Based on your answer, my impression is that if multiple CLFLUSH flushes different cache lines and these multiple CLFLUSH come from different threads (in other words, different logical processors' instruction streams), then these CLFLUSH should be able to run in parallel. If multiple CLFLUSH come from the same thread, then they cannot run in parallel. The point of having CLFLUSHOPT is to allow flushing multiple cache lines in parallel within a single logical processor's instruction stream.
Looking forward to your reply, Dr Bandwidth. Thanks.
There is a difference between instructions being "ordered" and instructions that "cannot run in parallel".
The CLFLUSH instruction is "ordered" with respect to other CLFLUSH instructions in the same logical processor's instruction stream. That means that the effect of the instructions has to appear to occur in program order. In most cases, cache coherence is maintained automatically by the hardware, so a CLFLUSH has no effect on program state -- by changing what data is held in the caches, the only effect it has is on performance. Performance is generally *not* part of the program state.
It is often possible to guarantee that the appearance of the effect of the instructions is consistent with program order while still allowing substantial overlap. This is the whole point of pipelining. It may take hundreds of cycles to complete the execution of a CLFLUSH instruction on a "clean" address (since this requires a global invalidation snoop), but (depending on the implementation) it may not be necessary to wait for the first CLFLUSH to be "complete" before the second CLFLUSH can begin execution. It is only necessary to wait long enough to ensure that no other processor in the system can see the transactions out of order before beginning the execution of the next CLFLUSH. Depending on the details of the implementation, the delay may be as short as a single cycle. For CLFLUSH on a "dirty" cache line, no global invalidation is needed. Only one cache can hold the line in Modified state, so the execution of the CLFLUSH only requires that the writeback of the dirty cache line be initiated. The details will differ depending on which level of the cache holds the Modified copy of the line, as well as what transaction types are available on the internal bus. For Intel processors, this is the "ring bus", and as far as I know there is no public documentation of the protocol used by this interface.

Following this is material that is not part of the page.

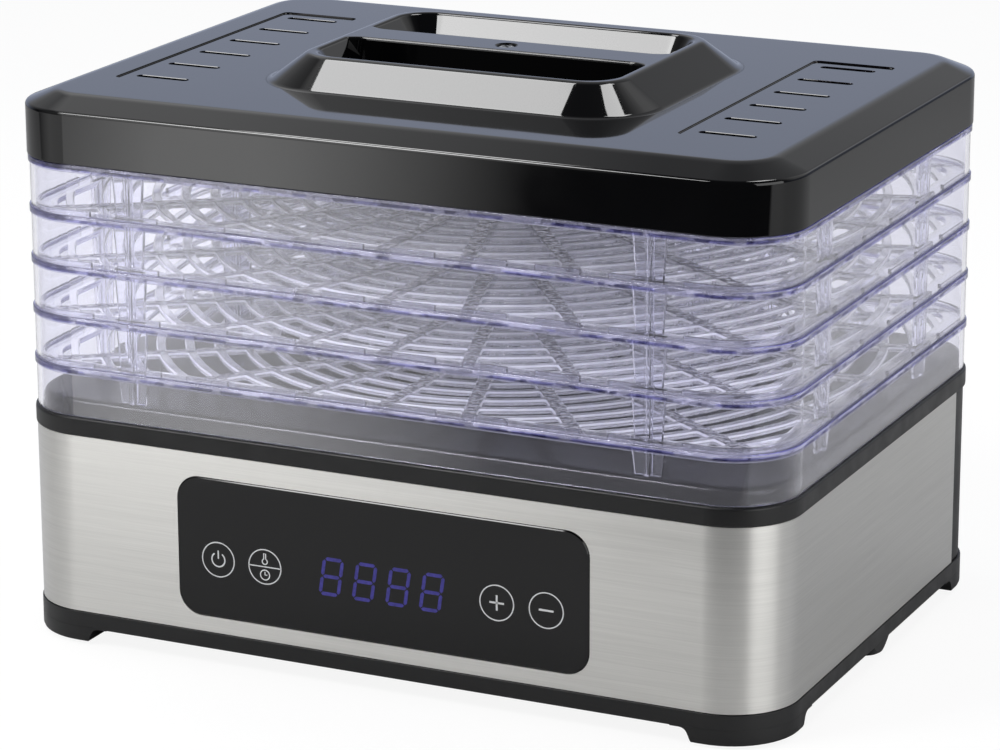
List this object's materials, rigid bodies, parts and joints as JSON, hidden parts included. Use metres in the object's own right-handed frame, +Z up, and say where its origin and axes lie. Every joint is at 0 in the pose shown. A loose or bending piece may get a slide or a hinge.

The existence of the CLFLUSHOPT instruction implies that something about the ordering of CLFLUSH instructions creates some overhead, but it is not clear to me whether this is due to the relaxation of the ordering with respect to (1) CLFLUSH operations to different addresses, (2) CLFLUSHOPT operations to different addresses, or (3) Write operations to different addresses. My guess is that (3) is the most important, but the real answer is a combination of very low-level implementation details and Intel's priorities for optimization of their target workloads. Neither of these is likely to become public in any useful detail....
In reviewing this topic, I noticed that none of the discussions of CLFLUSH or CLFLUSHOPT make any reference to the processor store buffer (as discussed in Section 8.2 of Volume 3 of the Intel Architectures SW Developer's Manual). The ordering requirement between CLFLUSH and writes suggests that a side effect of the CLFLUSH instruction is flushing the store buffers (i.e., writing whatever is in the store buffers to the L1 Data Cache, so that all prior stores become visible on the coherence fabric). Flushing partially filled store buffers prevents the store buffer from effectively reducing the number of L1 Data Cache write cycles -- this both takes time and energy and is often not required to obtain the semantic behavior desired by the user. With the CLFLUSHOPT instruction, a store buffer only needs to be flushed if it holds data from the same cache line that the CLFLUSHOPT is accessing. Store buffers holding any other addresses can continue to "cache" their stored data until some other mechanism forces them to push that data to the L1 Data Cache (where it becomes visible to all agents in the coherence fabric).